How widely used is this package?
A last, though definitely least important, suggestion: look at how widely used the package is. As Fernando Rodríguez-Sánchez pointed out, the
packagemetrics package (developed by rOpenSci) can help with this.
packagemetrics package, you can use the
package_list_metrics() function to see information about any package. For example, this output, taken from the
packagemetrics README shows details about several table-making packages. In particular, I would focus on two metrics: how many downloads the package has (assuming it is released on CRAN) and how many stars it has on GitHub. These show up in the
stars variables respectively. For both, higher numbers indicate wider use.

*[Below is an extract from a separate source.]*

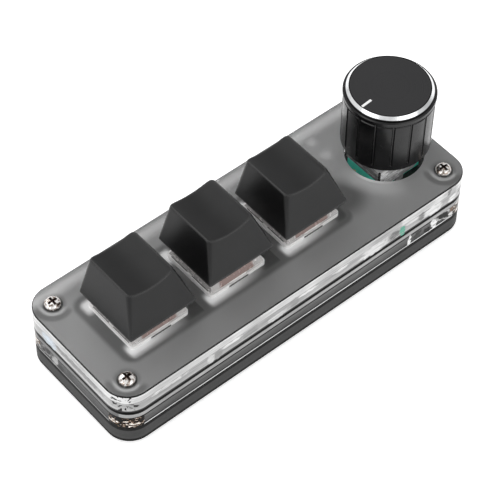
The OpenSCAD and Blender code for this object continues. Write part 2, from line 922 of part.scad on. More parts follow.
// Rotor: a disc keyed to the shaft, with a ring of detent notches on its upper face
module encoder_rotor() {
    notch_count = 20;
    notch = [1.6, 0.5, 0.25];
    color([0.9, 0.9, 0.88])
        translate([knob_x, 0, rotor_low])
            difference() {
                cylinder(r = rotor_r, h = rotor_t);
                translate([0, 0, -eps])
                    linear_extrude(rotor_t + 2 * eps)
                        key_section(run_gap);
                for (k = [0:notch_count - 1])
                    rotate([0, 0, k * 360 / notch_count])
                        translate([rotor_r, 0, rotor_t - notch[2]])
                            block(2 * notch[0], notch[1], notch[2] + eps);
            }
}

// Detent spring: a flat ring under the bushing's flange, with two round beads that reach the notches
module detent_spring() {
    ring_t = 0.3;
    ring_in = 3.7;
    bead_r = 0.5;
    color([0.8, 0.6, 0.3])
        translate([knob_x, 0, enc_top - cover_t - bush_flange_t - ring_t])
            difference() {
                union() {
                    cylinder(r = bush_flange_r, h = ring_t);
                    for (s = [-1, 1])
                        translate([s * (ring_in + 0.1), 0, 0])
                            rotate([0, s * 90, 0])
                                cylinder(r = bead_r, h = 0.8);
                }
                translate([0, 0, -1])
                    cylinder(r = ring_in, h = 2);
                translate([0, 0, ring_t])
                    block(2 * bush_d, bush_d, 1);
            }
}

// Contact fingers on the chamber's floor, and the five pins
module encoder_contacts() {
    foot_t = 0.3;
    finger = [1.6, 1, 0.2];
    pin_out = enc_pin_x - enc_l / 2;
    color([0.85, 0.7, 0.4])
        translate([knob_x, 0, 0]) {
            for (a = [90, 180, 270])
                rotate([0, 0, a])
                    translate([(enc_well_r + enc_cavity_r) / 2, 0, enc_floor])
                        block(finger[0], finger[1], finger[2]);
            at_encoder_pins()
                translate([0, 0, z_pcb_low - enc_pin_out])
                    block(foot_t, enc_pin_w, pcb_t + enc_pin_step + enc_pin_out);
            for (s = [-1, 1], k = s < 0 ? [-1, 0, 1] : [-1, 1])
                translate([s * (enc_l / 2 + pin_out / 2), k * enc_pin_pitch, z_pcb + enc_pin_step - foot_t])
                    block(pin_out, enc_pin_w, foot_t);
        }
}

// Shaft: round in the bushing, keyed in the rotor, with a flat where the knob grips it
module encoder_shaft() {
    flat_low = enc_top + bush_rise - 0.5;
    tip = 0.5;
    color([0.82, 0.82, 0.84])
        translate([knob_x, 0, 0])
            difference() {
                union() {
                    translate([0, 0, shaft_low])
                        linear_extrude(shaft_shoulder - shaft_low + eps)
                            key_section(0);
                    translate([0, 0, shaft_shoulder])
                        cylinder(r = shaft_r, h = shaft_top - shaft_shoulder - tip);
                    translate([0, 0, shaft_top - tip])
                        cylinder(r1 = shaft_r, r2 = shaft_r - tip, h = tip);
                }
                translate([shaft_r - flat_depth + shaft_r, 0, flat_low])
                    block(2 * shaft_r, 3 * shaft_r, shaft_rise);
            }
}

// Plunger: a disc in the well with a stub that the shaft's lower end pushes on
module push_plunger() {
    disc_t = 0.4;
    stub_r = 1.4;
    color([0.85, 0.85, 0.8])
        translate([knob_x, 0, plunger_low]) {
            cylinder(r = enc_well_r - 2 * slot_gap, h = disc_t);
            cylinder(r = stub_r, h = shaft_low - run_gap - plunger_low);
        }
}

// Snap dome in the floor of the well
module push_dome() {
    rim_r = enc_well_r - push;
    sheet = 0.12;
    ball_r = (rim_r * rim_r + dome_rise * dome_rise) / (2 * dome_rise);
    color([0.85, 0.8, 0.6])
        translate([knob_x, 0, enc_well_low])
            rotate_extrude()
                intersection() {
                    translate([0, dome_rise - ball_r])
                        difference() {
                            circle(r = ball_r, $fn = 128);
                            circle(r = ball_r - sheet, $fn = 128);
                        }
                    square([rim_r, dome_rise + eps]);
                }
}

// Knob: a skirt with grip grooves, a neck below a smooth collar, and a hub with a D bore inside
module knob_body() {
    rim = 0.2;
    groove_low = 1.7;
    groove_h = skirt_h - groove_low + neck_h / 2;
    groove_r = groove_w / 2;
    groove_turn = 7.8;
    lean = atan((knob_r - skirt_top_r) / skirt_h);
    color([0.07, 0.07, 0.08])
        translate([knob_x, 0, z_knob])
            difference() {
                union() {
                    difference() {
                        rotate_extrude()
                            polygon([
                                [0, 0], [knob_r - rim, 0], [knob_r, rim], [skirt_top_r, skirt_h - rim],
                                [skirt_top_r - rim, skirt_h], [neck_r, skirt_h],
                                [neck_r, skirt_h + neck_h], [collar_r, skirt_h + neck_h + rim],
                                [collar_r, ring_low - rim], [collar_r - rim, ring_low], [0, ring_low]
                            ]);
                        translate([0, 0, -eps])
                            cylinder(r = knob_r - knob_wall, h = shaft_top - z_knob + eps);
                        for (k = [0:groove_count - 1])
                            rotate([0, 0, groove_turn + k * 360 / groove_count])
                                translate([knob_r, 0, groove_low])
                                    rotate([0, -lean, 0]) {
                                        cylinder(r = groove_r, h = groove_h, $fn = 24);
                                        sphere(r = groove_r, $fn = 24);
                                    }
                    }
                    translate([0, 0, hub_low])
                        cylinder(r = hub_r, h = ring_low - hub_low - spigot_h);
                }
                translate([0, 0, hub_low - eps])
                    linear_extrude(shaft_top + shaft_end_gap - z_knob - hub_low + eps)
                        difference() {
                            circle(r = shaft_r + run_gap);
                            translate([shaft_r - flat_depth + run_gap + shaft_r, 0])
                                square([2 * shaft_r, 3 * shaft_r], center = true);
                        }
                translate([0, 0, ring_low - spigot_h])
                    cylinder(r = spigot_r + run_gap, h = spigot_h + eps);
            }
}

// Turned cap on the knob: a bright bevelled ring around a dark face, with a slot for the pointer
module knob_cap() {
    color([0.75, 0.76, 0.78])
        translate([knob_x, 0, z_knob])
            difference() {
                rotate_extrude()
                    polygon([
                        [0, ring_low - spigot_h], [spigot_r, ring_low - spigot_h], [spigot_r, ring_low],
                        [knob_ring_r, ring_low], [knob_ring_r, ring_low + ring_flat],
                        [knob_face_r, knob_h], [0, knob_h]
                    ]);
                rotate([0, 0, pointer_angle])
                    translate([(pointer_in + pointer_out) / 2, 0, knob_h - pointer_t])
                        block(pointer_out - pointer_in, pointer_w, pointer_t + eps);
            }
}

module pointer_line() {
    color("white")
        translate([knob_x, 0, z_knob])
            rotate([0, 0, pointer_angle])
                translate([(pointer_in + pointer_out) / 2, 0, knob_h - pointer_t])
                    block(pointer_out - pointer_in - run_gap, pointer_w - run_gap, pointer_t);
}

top_plate();
mid_frame();
base_shell();
case_screws();
threaded_inserts();
rubber_feet();
pcb();
usb_shell();
usb_tongue();
controller_chip();
smd_parts();
rgb_leds();
hotswap_sockets();
switch_base(0);  // switch_base_1
switch_base(1);  // switch_base_2
switch_base(2);  // switch_base_3
switch_top(0);  // switch_top_1
switch_top(1);  // switch_top_2
switch_top(2);  // switch_top_3
switch_stem(0);  // switch_stem_1
switch_stem(1);  // switch_stem_2
switch_stem(2);  // switch_stem_3
switch_spring(0);  // switch_spring_1
switch_spring(1);  // switch_spring_2
switch_spring(2);  // switch_spring_3
switch_contacts(0);  // switch_contacts_1
switch_contacts(1);  // switch_contacts_2
switch_contacts(2);  // switch_contacts_3
keycap(0);  // keycap_1
keycap(1);  // keycap_2
keycap(2);  // keycap_3
encoder_base();
encoder_cover();
encoder_bushing();
encoder_rotor();
detent_spring();
encoder_contacts();
encoder_shaft();
push_plunger();
push_dome();
knob_body();
knob_cap();
pointer_line();
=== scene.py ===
"""Looks of the programmable keypad: finishes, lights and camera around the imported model."""

import json
import math

import bmesh
import bpy
from mathutils import Matrix, Vector


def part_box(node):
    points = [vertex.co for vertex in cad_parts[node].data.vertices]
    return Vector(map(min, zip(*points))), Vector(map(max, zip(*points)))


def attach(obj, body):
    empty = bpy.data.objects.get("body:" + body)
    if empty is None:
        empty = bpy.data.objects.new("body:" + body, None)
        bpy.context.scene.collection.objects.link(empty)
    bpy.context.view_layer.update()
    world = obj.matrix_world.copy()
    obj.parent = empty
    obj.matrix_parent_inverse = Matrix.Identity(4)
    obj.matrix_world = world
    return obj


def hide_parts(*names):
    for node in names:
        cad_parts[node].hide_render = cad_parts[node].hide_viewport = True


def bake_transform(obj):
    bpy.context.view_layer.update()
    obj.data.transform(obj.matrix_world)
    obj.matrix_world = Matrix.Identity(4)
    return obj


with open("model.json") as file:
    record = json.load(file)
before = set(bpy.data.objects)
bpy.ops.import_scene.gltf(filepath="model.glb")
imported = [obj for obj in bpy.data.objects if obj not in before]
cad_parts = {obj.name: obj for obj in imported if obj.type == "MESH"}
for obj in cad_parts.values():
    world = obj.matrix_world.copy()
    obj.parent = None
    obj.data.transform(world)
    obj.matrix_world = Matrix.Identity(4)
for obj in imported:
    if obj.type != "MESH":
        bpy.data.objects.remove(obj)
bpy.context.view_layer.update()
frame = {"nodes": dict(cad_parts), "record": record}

MM = 0.001

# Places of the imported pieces, in metres
plate_low, plate_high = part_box("top_plate")
mid_low, mid_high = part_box("mid_frame")
base_low, base_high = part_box("base_shell")
board_low, board_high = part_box("pcb")
knob_low, knob_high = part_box("knob_cap")
screws_low, screws_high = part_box("case_screws")
PLATE_Z = plate_high.z
CORNER_R = 6 * MM
CORNER_X = plate_high.x - CORNER_R
CORNER_Y = plate_high.y - CORNER_R
HEAD_R = 1.95 * MM
SCREW_X = screws_high.x - HEAD_R
SCREW_Y = screws_high.y - HEAD_R
SCREWS = [Vector((x, y, 0)) for x in (-SCREW_X, SCREW_X) for y in (-SCREW_Y, SCREW_Y)]
KEY_X = [sum(box.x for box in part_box("switch_base_%d" % key)) / 2 for key in (1, 2, 3)]
KEY_PITCH = KEY_X[1] - KEY_X[0]
FLANGE = (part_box("switch_base_1")[1].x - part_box("switch_base_1")[0].x) / 2
KNOB_AXIS = (knob_low + knob_high) / 2
KNOB_R = knob_high.x - KNOB_AXIS.x
HOLE_R = min((p.co.xy - KNOB_AXIS.xy).length for p in frame["nodes"]["top_plate"].data.vertices)
SLOTS = {row["node"]: row["material_slot"] for row in frame["record"]["subparts"]}
BODIES = {
    node: body
    for body, nodes in frame["record"]["behaviour"]["bodies"].items() for node in nodes
}

# Camera: the photo's viewing angle and distance
CAMERA_TARGET = Vector((1.837 * MM, 3.15 * MM, 8.0 * MM))
CAMERA_AZIMUTH = math.radians(-41.303)
CAMERA_ELEVATION = math.radians(50.985)
CAMERA_ROLL = math.radians(1.303)
CAMERA_DISTANCE = 473.38 * MM
CAMERA_LENS = 148.18
SENSOR = 36.0


def make_camera():
    """Camera at the photo's viewing angle, with the object's place in the frame."""
    back = Vector((
        math.sin(CAMERA_AZIMUTH) * math.cos(CAMERA_ELEVATION),
        -math.cos(CAMERA_AZIMUTH) * math.cos(CAMERA_ELEVATION),
        math.sin(CAMERA_ELEVATION),
    ))
    right = (-back).cross(Vector((0, 0, 1))).normalized()
    up = back.cross(right)
    tilt_right = math.cos(CAMERA_ROLL) * right + math.sin(CAMERA_ROLL) * up
    tilt_up = math.cos(CAMERA_ROLL) * up - math.sin(CAMERA_ROLL) * right
    data = bpy.data.cameras.new("camera")
    data.sensor_width = SENSOR
    data.lens = CAMERA_LENS
    data.clip_start = 0.01
    data.clip_end = 10
    camera = bpy.data.objects.new("camera", data)
    bpy.context.collection.objects.link(camera)
    turn = Matrix((tilt_right, tilt_up, back)).transposed().to_4x4()
    camera.matrix_world = Matrix.Translation(CAMERA_TARGET + back * CAMERA_DISTANCE) @ turn
    bpy.context.scene.camera = camera


def grey(value):
    """Neutral colour of one tone."""
    return value, value, value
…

Other ways to evaluate R packages
My original tweet prompted a wide variety of responses. I’ve only touched on a few of them here. Some things, like test coverage, continuous integration, and reading the source code are good ideas, but not things that most newcomers to R are capable of doing.
A final way to evaluate R packages is something that is probably the one I actually use the most: seeing others I know and trust in the R community post about them (I’m not alone in this). When I see Hadley Wickham, chief scientist at RStudio and the main force behind the tidyverse, post about the
gt package, for instance, I know that it’s going to be good.
Of course, it’s hard to know who to trust when you first start out. My advice? Follow the #rstats hashtag on Twitter. It’s where the R community is primarily found. After you’ve followed #rstats for a few weeks, you’ll see who continues to pop up. Follow them and see what they talk about.
Good luck finding packages to help you on your R journey!